Shamus O'Daimhin was our guide in the air for the day. NCHS's pilot and fellow skier, Shamus used to fly choppers in Vietnam as a young man. He now flies the A-Star B2 helicopter with precision and grace. "Flying the chopper through blinding snow and high winds and girdled by jagged peaks is easy compared to a cloud of whizzing bullets in ‘Nam," he told us. After the first 30 seconds of flying, my trepidation of the jostle and bounce of the helicopter faded as Shamus masterfully circled skyward like a giant turkey vulture riding a supercharged thermal. Swooping changes of direction, the jagged cliffs just tens of feet outside the windows, made for incredible views, elbow-grabbing backseat driving and a few uncontrollable "wahooos!" The skiing is what we came for, but the rides to the top alone were worth the price of admission.
NCHS always flies with a 4:1 guest to guide ratio. Jake, the fifteen year old son of the other guest, Jim, seemed in a euphoric daze most of the day. Growing up in Seattle, he's skied his fair share of "Cascade concrete," the wet, heavy snow that can plague Pacific Northwest ski areas. On our second run after 20 continuous face-shots, he asked, "These are the Cascades?" I smiled and wondered why I had waited so long to discover this hidden Central Washington powdered treasure. Flying just outside of North Cascade National Park, landing on knife-edge ridges and dropping into big lines was the perfect introduction.
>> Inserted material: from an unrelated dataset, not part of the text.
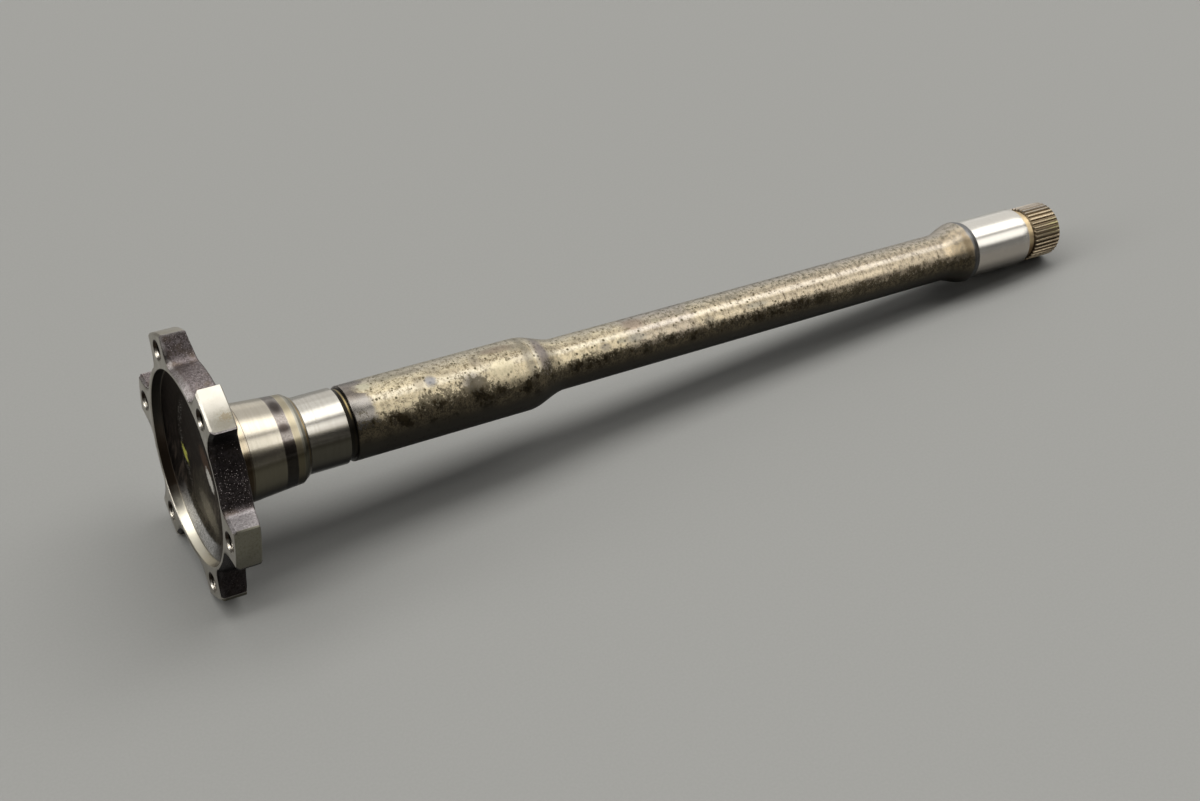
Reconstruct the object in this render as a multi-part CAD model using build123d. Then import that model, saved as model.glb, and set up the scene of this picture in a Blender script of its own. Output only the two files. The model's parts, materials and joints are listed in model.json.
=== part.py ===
from build123d import *

import os
from math import acos, asin, atan, cos, degrees, hypot, isclose, pi, radians, sin, tan

# Gearbox output shaft: a forged drive flange with six lobes, a hub, a ground bearing seat,
# a slim stem and a ground journal with a toothed end, all one piece of steel.
# Millimetres. The shaft is drawn along +X from the flange's front face, then laid down as it
# comes to rest: on two lobes of the flange and on the toothed end, with +Z up.

# Drive flange
bolt_circle_d = 94.0
bolt_count = 6
bolt_drill_d = 6.8          # core of an M8 thread
bolt_mouth_d = 9.0          # countersunk mouth of each hole
lobe_tip_reach = 7.0        # bolt circle to the turned tip of a lobe
lobe_cheek = 4.7            # metal beside a hole's mouth
lobe_root_fillet = 4.5
waist_land = 2.85           # metal between the recess and the hollow between two lobes
rim_thickness = 10.2        # along the shaft at a lobe's tip
flange_back_deg = 9.7       # slope of the forged back face
forged_edge_bevel = 1.3
tip_front_bevel = 0.8
tip_back_bevel = 0.5

# Recess in the flange's face
recess_land = 2.85          # metal between a hole's mouth and the recess
recess_wall = 4.1           # depth of the turned wall
recess_lip = 0.4
dish_drop = 2.7             # forged dish, deeper than the turned wall
dish_slope_width = 10.0

# Hub, which tapers towards its nose
hub_length = 22.1
hub_root_fillet = 4.5
hub_root_land = 0.5         # straight ring between the fillet and the taper
hub_taper_deg = 4.5
shoulder_height = 0.6       # step that the bearing's inner ring seats on
nose_bevel_length = 2.7
nose_bevel_height = 1.9

# Bearing seat and the groove behind it
seat_d = 32.0
seat_length = 17.5
seat_corner_fillet = 0.4    # where the seat meets the shoulder
groove_width = 3.0
groove_depth = 1.2
groove_bevel = 0.35

# Thick and slim lengths of the stem
thick_relief = 0.1          # the thick stem lies this much below the seat
thick_length = 81.0
step_down_length = 18.5
stem_d = 22.8
stem_length = 212.5
flare_length = 14.3

# Ground journal at the far end
journal_d = 28.4
journal_length = 33.4
journal_end_bevel = 0.6
collar_height = 0.7         # crest of the flare above the journal
collar_land = 0.5
collar_bevel_length = 2.6

# Toothed end
spline_teeth = 36
spline_module = 0.72
spline_pressure_deg = 30.0
spline_addendum = 0.55      # in modules
spline_dedendum = 0.65      # in modules
spline_length = 17.3
spline_lead_in = 0.7
spline_end_bevel = 1.1
neck_length = 4.3
neck_depth = 0.25           # below the roots of the teeth
centre_hole_d = 3.2
centre_mouth_d = 7.0
centre_hole_depth = 9.0
centre_cone_deg = 60.0

cut_margin = 3.0            # how far a cutting shape reaches past what it cuts

# Sizes worked out from the ones above
bolt_r = bolt_circle_d / 2
tip_r = bolt_r + lobe_tip_reach
lobe_width = bolt_mouth_d + 2 * lobe_cheek
recess_r = bolt_r - bolt_mouth_d / 2 - recess_land
waist_r = recess_r + waist_land
dish_floor_r = recess_r - dish_slope_width
dish_depth = recess_wall + dish_drop

seat_r = seat_d / 2
thick_r = seat_r - thick_relief
stem_r = stem_d / 2
journal_r = journal_d / 2
collar_r = journal_r + collar_height
nose_r = seat_r + shoulder_height + nose_bevel_height
hub_r = nose_r + hub_length * tan(radians(hub_taper_deg))

pitch_r = spline_module * spline_teeth / 2
tooth_tip_r = pitch_r + spline_addendum * spline_module
tooth_root_r = pitch_r - spline_dedendum * spline_module
neck_r = tooth_root_r - neck_depth

# Stations along the shaft
hub_start = rim_thickness + (tip_r - hub_r) * tan(radians(flange_back_deg))
hub_foot = hub_start + hub_root_fillet + hub_root_land
hub_end = hub_foot + hub_length
seat_start = hub_end + nose_bevel_length
seat_end = seat_start + seat_length
groove_end = seat_end + groove_width
thick_end = groove_end + thick_length
slim_start = thick_end + step_down_length
flare_start = slim_start + stem_length
flare_end = flare_start + flare_length
journal_start = flare_end + collar_land + collar_bevel_length
journal_end = journal_start + journal_length
teeth_start = journal_end + neck_length
shaft_end = teeth_start + spline_length


def nearest(corners, x, r):
    """The corner of a flat profile that lies nearest to a station and a radius."""
    return min(corners, key=lambda v: hypot(v.X - x, v.Y - r))


def spin(profile):
    """Turn a flat profile, drawn with X along the shaft and Y outwards, about the shaft."""
    return revolve(profile, axis=Axis.X, revolution_arc=360)


def turned_blank():
    """Flange disc, hub, seat, stem and journal as one turned profile, up to the neck."""
    with BuildSketch() as profile:
        with BuildLine():
            Polyline(
                (dish_depth, 0),
                (dish_depth, dish_floor_r),
                (recess_wall, recess_r),
                (recess_lip, recess_r),
                (0, recess_r + recess_lip),
                (0, tip_r - tip_front_bevel),
                (tip_front_bevel, tip_r),
                (rim_thickness - tip_back_bevel, tip_r),
                (rim_thickness, tip_r - tip_back_bevel),
                (hub_start, hub_r),
                (hub_foot, hub_r),
                (hub_end, nose_r),
                (seat_start, seat_r + shoulder_height),
                (seat_start, seat_r),
                (seat_end - groove_bevel, seat_r),
                (seat_end, seat_r - groove_bevel),
                (seat_end, seat_r - groove_depth),
                (groove_end, seat_r - groove_depth),
                (groove_end, thick_r - groove_bevel),
                (groove_end + groove_bevel, thick_r),
                (thick_end, thick_r),
            )
            Spline(
                (thick_end, thick_r),
                (slim_start, stem_r),
                tangents=((1, 0), (1, 0)),
            )
            Line((slim_start, stem_r), (flare_start, stem_r))
            Spline(
                (flare_start, stem_r),
                (flare_end, collar_r),
                tangents=((1, 0), (1, 0)),
            )
            Polyline(
                (flare_end, collar_r),
                (flare_end + collar_land, collar_r),
                (journal_start, journal_r),
                (journal_end - journal_end_bevel, journal_r),
                (journal_end, journal_r - journal_end_bevel),
                (journal_end, neck_r),
                (teeth_start, neck_r),
                (teeth_start, 0),
                (dish_depth, 0),
            )
        make_face()
        fillet(nearest(profile.vertices(), hub_start, hub_r), hub_root_fillet)
        fillet(nearest(profile.vertices(), dish_depth, dish_floor_r), dish_drop)
        fillet(nearest(profile.vertices(), seat_start, seat_r), seat_corner_fillet)
    return spin(profile.sketch)


def flange_outline():
    """Plan of the forged flange: a round waist with six straight-sided lobes."""
    lobe_length = tip_r + 2 * cut_margin
    with BuildSketch(Plane.YZ) as outline:
        Circle(waist_r)
        with PolarLocations(0, bolt_count, start_angle=180 / bolt_count - 90):
            Rectangle(lobe_length, lobe_width, align=(Align.MIN, Align.CENTER))
        roots = [v for v in outline.vertices() if isclose(hypot(v.X, v.Y), waist_r, rel_tol=1e-6)]
        fillet(roots, lobe_root_fillet)
    return outline.sketch


def hollows_between_lobes():
    """What the forging leaves open between the lobes, with the bevel along its front edge."""
    depth = hub_start
    lobes = extrude(flange_outline(), depth)
    front = lobes.faces().sort_by(Axis.X)[0]
    lobes = chamfer(front.edges(), forged_edge_bevel)
    ring = Pos(depth / 2, 0, 0) * Rot(0, 90, 0) * Cylinder(tip_r + cut_margin, depth)
    return ring - lobes


def bolt_hole():
    """Drilled core of one threaded hole with its countersunk mouth, on the shaft's axis."""
    drill_r = bolt_drill_d / 2
    mouth_r = bolt_mouth_d / 2
    with BuildSketch() as profile:
        Polygon(
            (0, 0),
            (0, mouth_r),
            (mouth_r - drill_r, drill_r),
            (hub_start, drill_r),
            (hub_start, 0),
            align=None,
        )
    return spin(profile.sketch)


def bolt_holes():
    """The holes on the bolt circle, one in each lobe."""
    turn = 360 / bolt_count
    hole = bolt_hole()
    return [Rot(turn * (i + 0.5), 0, 0) * Pos(0, 0, -bolt_r) * hole for i in range(bolt_count)]


def involute(angle):
    return tan(angle) - angle


def flank_point(radius, side, middle):
    """A point on one involute flank of the tooth whose middle lies at an angle."""
    base_r = pitch_r * cos(radians(spline_pressure_deg))
    half_tooth = pi / (2 * spline_teeth) + involute(radians(spline_pressure_deg))
    turn = middle + side * (half_tooth - involute(acos(base_r / radius)))
    return (radius * cos(turn), radius * sin(turn))


def tooth_outline():
    """Cross-section of the toothed end, tooth by tooth."""
    step = 2 * pi / spline_teeth
    with BuildSketch(Plane.YZ) as section:
        with BuildLine():
            for i in range(spline_teeth):
                middle = i * step
                gap = middle + step / 2
                rise = [flank_point(r, -1, middle) for r in (tooth_root_r, pitch_r, tooth_tip_r)]
                fall = [flank_point(r, 1, middle) for r in (tooth_tip_r, pitch_r, tooth_root_r)]
                tip = (tooth_tip_r * cos(middle), tooth_tip_r * sin(middle))
                root = (tooth_root_r * cos(gap), tooth_root_r * sin(gap))
                following = flank_point(tooth_root_r, -1, middle + step)
                ThreePointArc(*rise)
                ThreePointArc(rise[2], tip, fall[0])
                ThreePointArc(*fall)
                ThreePointArc(fall[2], root, following)
        make_face()
    return section.sketch


def toothed_end():
    """Involute teeth, turned down at both ends, with a lathe centre in the end face."""
    teeth = extrude(Pos(teeth_start, 0, 0) * tooth_outline(), spline_length)
    mouth_r = centre_mouth_d / 2
    hole_r = centre_hole_d / 2
    cone_length = (mouth_r - hole_r) / tan(radians(centre_cone_deg / 2))
    with BuildSketch() as blank:
        Polygon(
            (teeth_start, 0),
            (teeth_start, neck_r),
            (teeth_start + spline_lead_in, tooth_tip_r),
            (shaft_end - spline_end_bevel, tooth_tip_r),
            (shaft_end, tooth_tip_r - spline_end_bevel),
            (shaft_end, mouth_r),
            (shaft_end - cone_length, hole_r),
            (shaft_end - centre_hole_depth, hole_r),
            (shaft_end - centre_hole_depth, 0),
            align=None,
        )
    return teeth & spin(blank.sketch)


def resting_tilt():
    """Angle at which the axis falls towards the teeth when the shaft lies on a flat surface."""
    half_lobe = asin(lobe_width / 2 / tip_r)
    lobe_corner = tip_r * cos(pi / bolt_count - half_lobe)
    corner_x = rim_thickness - tip_back_bevel
    supports = (
        (flare_end + collar_land, collar_r),
        (journal_end - journal_end_bevel, journal_r),
        (shaft_end - spline_end_bevel, tooth_tip_r),
    )
    return degrees(min(atan((lobe_corner - r) / (x - corner_x)) for x, r in supports))


def lay_down(shaft):
    """Tilt the shaft as it rests and put the middle of its footprint at the origin."""
    tilted = Rot(0, resting_tilt(), 0) * shaft
    box = tilted.bounding_box()
    middle = box.center()
    return Pos(-middle.X, -middle.Y, -box.min.Z) * tilted


def output_shaft():
    shaft = turned_blank() - hollows_between_lobes()
    shaft = shaft - bolt_holes()
    shaft = shaft + toothed_end()
    return lay_down(shaft)


os.makedirs("parts", exist_ok=True)
export_step(output_shaft(), "parts/output_shaft.step")
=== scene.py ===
import json
from math import acos, asin, atan2, cos, degrees, hypot, pi, radians, sin, sqrt, tan

import bpy
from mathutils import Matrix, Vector, noise

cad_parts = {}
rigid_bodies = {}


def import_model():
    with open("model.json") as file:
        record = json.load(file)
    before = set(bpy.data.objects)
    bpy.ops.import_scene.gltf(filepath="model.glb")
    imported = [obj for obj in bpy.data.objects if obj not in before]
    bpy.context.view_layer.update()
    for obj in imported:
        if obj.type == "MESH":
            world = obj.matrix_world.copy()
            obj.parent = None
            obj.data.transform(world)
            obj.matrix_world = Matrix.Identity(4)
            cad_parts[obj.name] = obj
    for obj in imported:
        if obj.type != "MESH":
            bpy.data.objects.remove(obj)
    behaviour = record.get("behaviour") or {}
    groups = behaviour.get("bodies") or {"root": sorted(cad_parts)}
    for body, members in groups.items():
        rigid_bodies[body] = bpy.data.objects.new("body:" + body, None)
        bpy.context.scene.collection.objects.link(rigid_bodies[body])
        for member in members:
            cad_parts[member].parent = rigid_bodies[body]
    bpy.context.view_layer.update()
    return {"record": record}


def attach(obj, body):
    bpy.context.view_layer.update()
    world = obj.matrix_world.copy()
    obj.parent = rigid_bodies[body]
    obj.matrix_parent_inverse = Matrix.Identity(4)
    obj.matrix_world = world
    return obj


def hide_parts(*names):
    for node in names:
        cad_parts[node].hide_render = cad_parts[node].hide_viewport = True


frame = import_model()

# A gearbox output shaft at rest on two lobes of its flange and on its toothed end. Lengths in
# the shaft's own frame are millimetres: X runs along the shaft from the flange's front face,
# and an angle about the shaft starts at the top and grows towards the camera's side.
MM = 0.001
NAME = "output_shaft_finished"

mounts = {m["name"]: m for m in frame["record"]["mounts"]}
AXIS = Vector(mounts["bearing_seat"]["axis"]).normalized()
SIDE = Vector((0, 1, 0))
UP = AXIS.cross(SIDE)

# Flange
TIP_R = 54.0
BOLT_R = 47.0
LOBE_HALF = 9.2
LOBES = 6
WAIST_R = 42.5
ROOT_FILLET = 4.5
RIM_THICKNESS = 10.2
BACK_SLOPE = tan(radians(9.7))
BACK_BREAK = 0.9            # rounding between the rim and the back face
FORGED_BEVEL = 1.3
HOLLOW_BEVEL = 2.9          # the forged bevel is deeper in the hollows between the lobes
HOLLOW_FROM, HOLLOW_OVER = 17, 12   # columns from a tip's middle at which it grows
TIP_FRONT_BEVEL = 0.8
TIP_BACK_BEVEL = 0.5
RECESS_R = 39.65
RECESS_WALL = 4.1
RECESS_LIP = 0.4
WALL_LEAN = 0.45            # the recess's wall opens a little towards the front, low down
LEAN_FROM, LEAN_OVER = 0.35, 0.5    # how far down it starts, and over how much it grows
DISH_DEPTH = 6.8
DISH_FLOOR_R = 29.65
DISH_CORNER = 2.7
DISH_RINGS = (3.0, 9.0, 15.0, 20.0, 25.0)

# Stations and radii along the shaft
HUB_START, HUB_FOOT, HUB_END = 15.971, 20.971, 43.071
HUB_R, NOSE_R = 20.239, 18.5
HUB_ROOT_FILLET = 4.5
HUB_TAPER_START = 0.157     # how much the hub tapers in its first 2 mm
SHOULDER_R = 16.6
SEAT_START, SEAT_END, GROOVE_END = 45.771, 63.271, 66.271
SEAT_R, GROOVE_R, THICK_R = 16.0, 14.8, 15.9
SEAT_CORNER = 0.4
GROOVE_BEVEL = 0.35
THICK_END, SLIM_START = 147.271, 165.771
STEM_R = 11.4
FLARE_START, FLARE_END = 378.271, 392.571
COLLAR_R, COLLAR_LAND = 14.9, 0.5
JOURNAL_START, JOURNAL_END = 395.671, 429.071
JOURNAL_R, JOURNAL_BEVEL = 14.2, 0.6
JOURNAL_RINGS = (402.0, 413.0, 424.0)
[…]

We logged 17,000 feet of skiing that day. Dry, choker snow and blue skies made it hard to load up on the final flight back to NCHS's quaint staging barn in Mazama. Everyone was tired but we knew that we were leaving one of the best ski days of our lives. In the words of Gordy, "It was as close to perfect as it gets. But then again, nothing in life is perfect."
North Cascades Heli-Skiing
The heli-skiing season in Mazama runs from December 27 to March 15, and prices run from $700 in early season to $900 regular for the 1-day program, $2400 for a 3-day trip.